In un’epoca in cui la politica non esprime certo il massimo della professionalità e dell’ambizione culturale e sociale, la pace è stata derubricata a questione che riguarda esclusivamente la società civile, gli appassionati, i buoni, anzi: i buonisti. E non più la politica.

Come se la pace non fosse un fattore politico determinante, come se la pace non fosse l’elemento che cambia il modo di guardare le cose.

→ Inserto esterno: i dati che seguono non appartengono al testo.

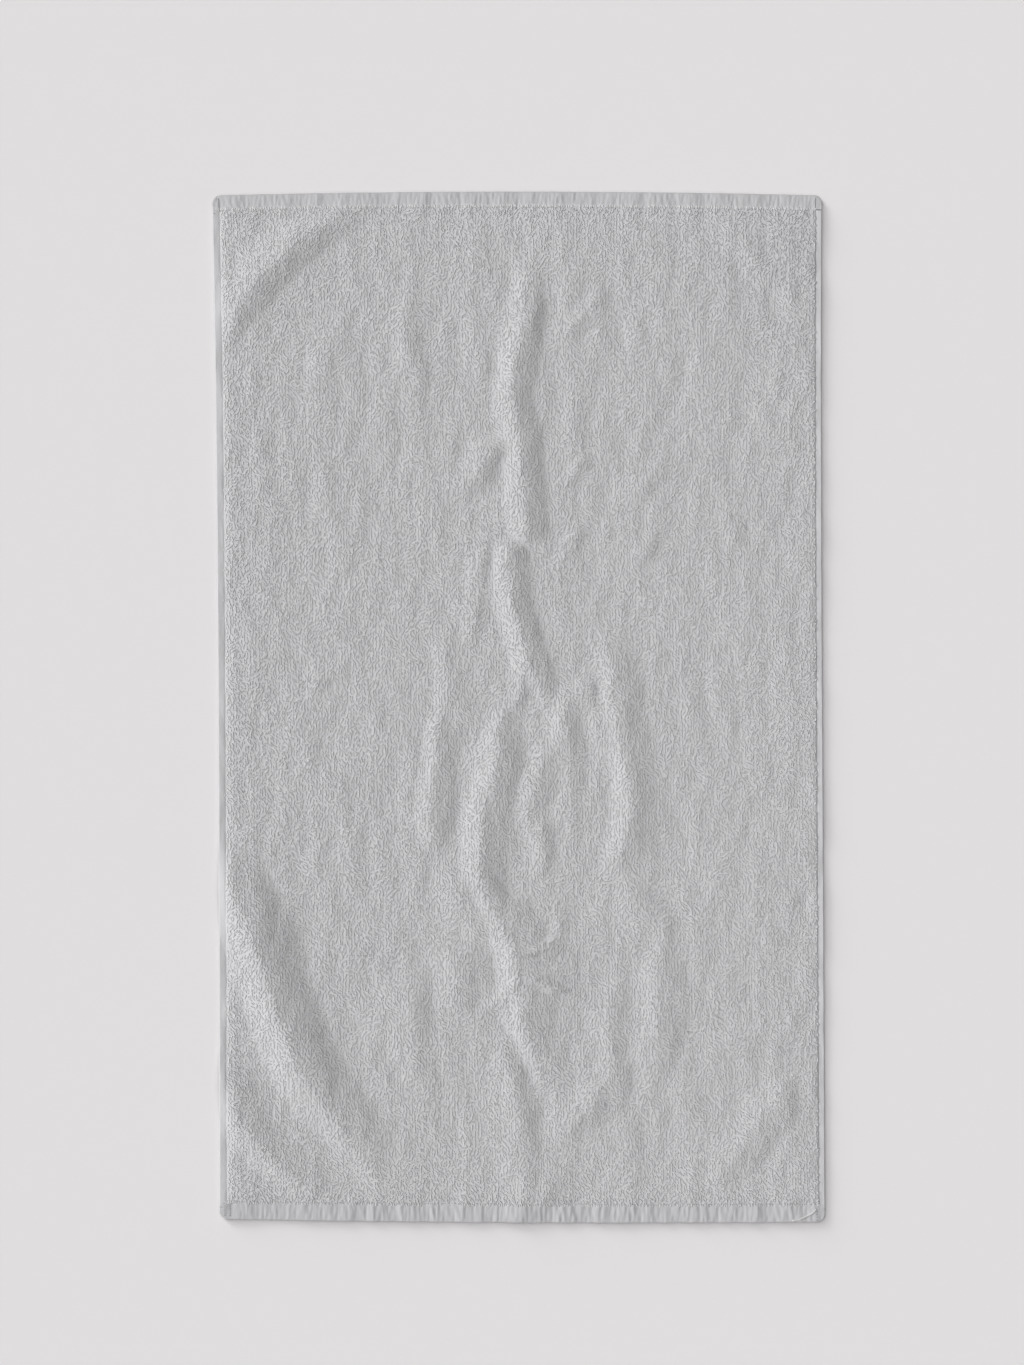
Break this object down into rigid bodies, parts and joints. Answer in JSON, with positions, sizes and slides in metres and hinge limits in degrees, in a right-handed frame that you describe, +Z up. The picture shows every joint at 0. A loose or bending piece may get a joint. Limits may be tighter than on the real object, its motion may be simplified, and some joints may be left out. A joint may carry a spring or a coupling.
{
  "type": "bath mat laid flat",
  "caption": "Rectangular terry bath mat lying flat, with turned hems on all sides and soft folds along its middle and corners.",
  "frame": {"origin": "middle of the mat on the floor it lies on", "axes": "+X across the mat, +Y along its length, +Z up out of the floor"},
  "size_m": [0.514, 0.8642, 0.0145],
  "materials": {
    "terry": "matte looped terry"
  },
  "bodies": {
    "root": {"terry_mat": "terry"}
  },
  "joints": []
}
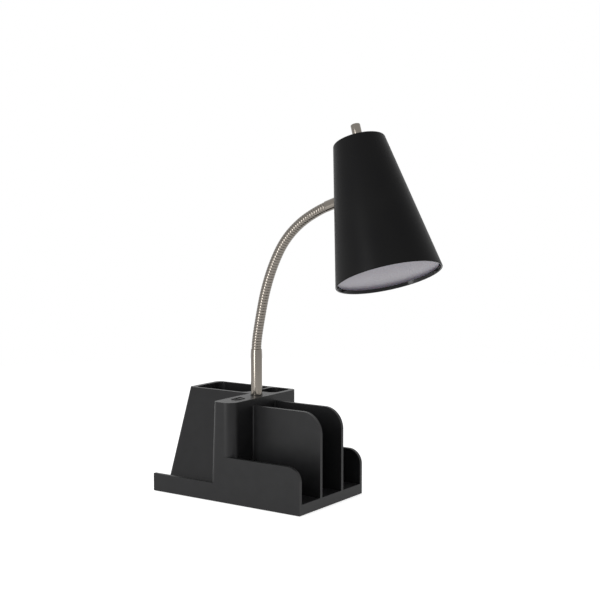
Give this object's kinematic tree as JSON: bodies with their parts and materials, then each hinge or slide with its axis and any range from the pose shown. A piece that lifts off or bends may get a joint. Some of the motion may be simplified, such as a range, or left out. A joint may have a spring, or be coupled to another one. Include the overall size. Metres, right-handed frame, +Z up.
{
  "type": "gooseneck desk organizer lamp",
  "caption": "Desk lamp with a cone shade on a gooseneck, over an organizer base with pen cup, clip tray, tablet ledge, file slots and a charging socket.",
  "frame": {"origin": "centre of the base's rectangle, at the level of the table", "axes": "+Z up, +X to the file slots' open ends and the shade, +Y to the rear wall"},
  "size_m": [0.348, 0.1347, 0.4272],
  "materials": {
    "black_housing": "satin",
    "black_plate": "matte",
    "foot_rubber": "matte",
    "screw_steel": "satin",
    "ballast_steel": "satin",
    "bush_rubber": "matte",
    "circuit_board": "satin",
    "transformer_case": "matte",
    "can_aluminium": "satin",
    "black_bezel": "satin",
    "socket_steel": "satin",
    "tongue_plastic": "satin",
    "plated_steel": "satin",
    "neck_nickel": "satin",
    "black_shade": "satin",
    "frosted_acrylic": "satin",
    "plate_aluminium": "satin",
    "white_board": "satin",
    "chip_phosphor": "satin",
    "white_reflector": "satin",
    "driver_case": "satin",
    "switch_plastic": "satin"
  },
  "bodies": {
    "organizer_base": {"organizer_housing": "black_housing", "bottom_plate": "black_plate", "rubber_feet": "foot_rubber", "bottom_screws": "screw_steel", "steel_ballast": "ballast_steel", "cord_bush": "bush_rubber", "power_board": "circuit_board", "transformer": "transformer_case", "capacitors": "can_aluminium", "power_board_screws": "screw_steel", "socket_bezel": "black_bezel", "socket_shell": "socket_steel", "socket_tongue": "tongue_plastic", "socket_board": "circuit_board", "socket_board_screws": "screw_steel", "neck_nipple": "plated_steel", "anchor_plate": "plated_steel", "neck_lock_washer": "plated_steel", "neck_nut": "plated_steel", "neck_collar": "black_bezel", "neck_sleeve": "neck_nickel", "hose_root": "neck_nickel"},
    "neck_stretch_1": {"hose_stretch_1": "neck_nickel"},
    "neck_stretch_2": {"hose_stretch_2": "neck_nickel"},
    "neck_stretch_3": {"hose_stretch_3": "neck_nickel"},
    "neck_stretch_4": {"hose_stretch_4": "neck_nickel"},
    "neck_stretch_5": {"hose_stretch_5": "neck_nickel"},
    "neck_stretch_6": {"hose_stretch_6": "neck_nickel"},
    "lamp_head": {"hose_tip": "neck_nickel", "hose_ferrule": "neck_nickel", "shade_washer": "plated_steel", "shade_nut": "plated_steel", "shade": "black_shade", "diffuser": "frosted_acrylic", "heat_plate": "plate_aluminium", "heat_plate_screws": "screw_steel", "led_board": "white_board", "led_chips": "chip_phosphor", "reflector": "white_reflector", "led_driver": "driver_case", "switch_body": "switch_plastic", "switch_ring_nut": "plated_steel"},
    "knob": {"switch_shaft": "plated_steel", "switch_knob": "neck_nickel", "knob_set_screw": "screw_steel"}
  },
  "joints": [
    {"name": "neck_bend_1", "type": "hinge", "parent": "organizer_base", "child": "neck_stretch_1", "pos_m": [-0.0025, 0.00245, 0.1776], "axis": [0, 1, 0], "range_deg": [-15, 10]},
    {"name": "neck_sway_1", "type": "hinge", "parent": "neck_stretch_1", "child": "neck_stretch_2", "pos_m": [0.00351, 0.00245, 0.20852], "axis": [-0.978, 0, 0.2088], "range_deg": [-15, 15]},
    {"name": "neck_bend_2", "type": "hinge", "parent": "neck_stretch_2", "child": "neck_stretch_3", "pos_m": [0.01065, 0.00245, 0.2392], "axis": [0, 1, 0], "range_deg": [-15, 10]},
    {"name": "neck_sway_2", "type": "hinge", "parent": "neck_stretch_3", "child": "neck_stretch_4", "pos_m": [0.02173, 0.00245, 0.26869], "axis": [-0.9074, 0, 0.4202], "range_deg": [-15, 15]},
    {"name": "neck_bend_3", "type": "hinge", "parent": "neck_stretch_4", "child": "neck_stretch_5", "pos_m": [0.03705, 0.00245, 0.29621], "axis": [0, 1, 0], "range_deg": [-15, 10]},
    {"name": "neck_sway_3", "type": "hinge", "parent": "neck_stretch_5", "child": "neck_stretch_6", "pos_m": [0.05979, 0.00245, 0.31801], "axis": [-0.5899, 0, 0.8075], "range_deg": [-15, 15]},
    {"name": "neck_bend_4", "type": "hinge", "parent": "neck_stretch_6", "child": "lamp_head", "pos_m": [0.08747, 0.00245, 0.33304], "axis": [0, 1, 0], "range_deg": [-15, 10]},
    {"name": "switch_turn", "type": "hinge", "parent": "lamp_head", "child": "knob", "pos_m": [0.13262, 0.01004, 0.40716], "axis": [-0.3323, 0.1374, 0.9331], "continuous": true}
  ],
  "couplings": [
    {"joint": "neck_bend_2", "follows": "neck_bend_1", "ratio": 1},
    {"joint": "neck_sway_2", "follows": "neck_sway_1", "ratio": 1},
    {"joint": "neck_bend_3", "follows": "neck_bend_1", "ratio": 1},
    {"joint": "neck_sway_3", "follows": "neck_sway_1", "ratio": 1},
    {"joint": "neck_bend_4", "follows": "neck_bend_1", "ratio": 1}
  ]
}
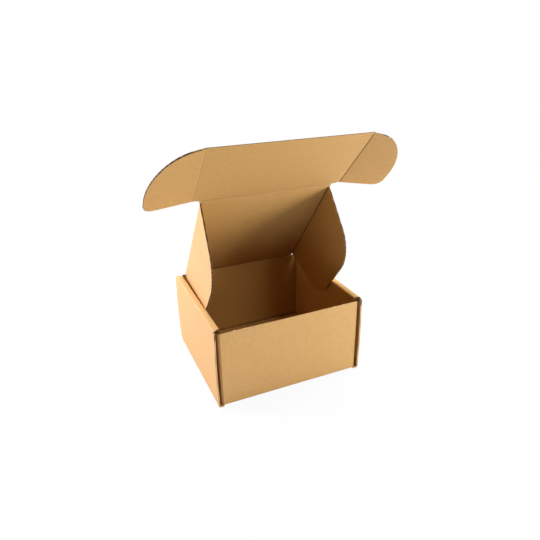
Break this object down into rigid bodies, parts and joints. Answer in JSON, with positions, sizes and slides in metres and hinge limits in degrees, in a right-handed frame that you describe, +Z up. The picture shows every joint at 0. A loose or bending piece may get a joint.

Noi abbiamo voluto iniziare il Manifesto che portiamo all’attenzione degli elettori e delle altre forze politiche proprio dalla pace, da un diverso sguardo sul mondo, dalla possibilità di raccontarlo in un modo diverso, di partire da questioni che sono drammatiche, sia all’interno dei Paesi, perché anche questa corsa agli armamenti personali è molto preoccupante, sia per quanto riguarda la politica estera e le sue stesse possibilità, perché la guerra di fatto nega la possibilità di una vera politica estera.

Abbiamo indagato una serie di questioni, denunciandole, la partecipazione di imprese e comunque del settore italiano e della politica e del governo italiano alla diffusione di armamenti in Paesi in guerra, in Paesi in cui non sono tutelati i diritti civili e umani, in una vicenda contraria alla Costituzione e alla legge in vigore. La mancanza di trasparenza su queste informazioni. L’aumento delle spese militari. Un’idea stessa di politica che è molto in soggezione rispetto a un comparto «strategico» per l’economia, come si suole definire, che andrebbe certamente ripensato.

Quindi, una scelta politica fondamentale per noi, non quella di un pacifismo astratto, ma di una pace che entra da protagonista nella discussione politica. Sarà compito di tutti che questo sia un elemento centrale della prossima campagna verso le elezioni politiche.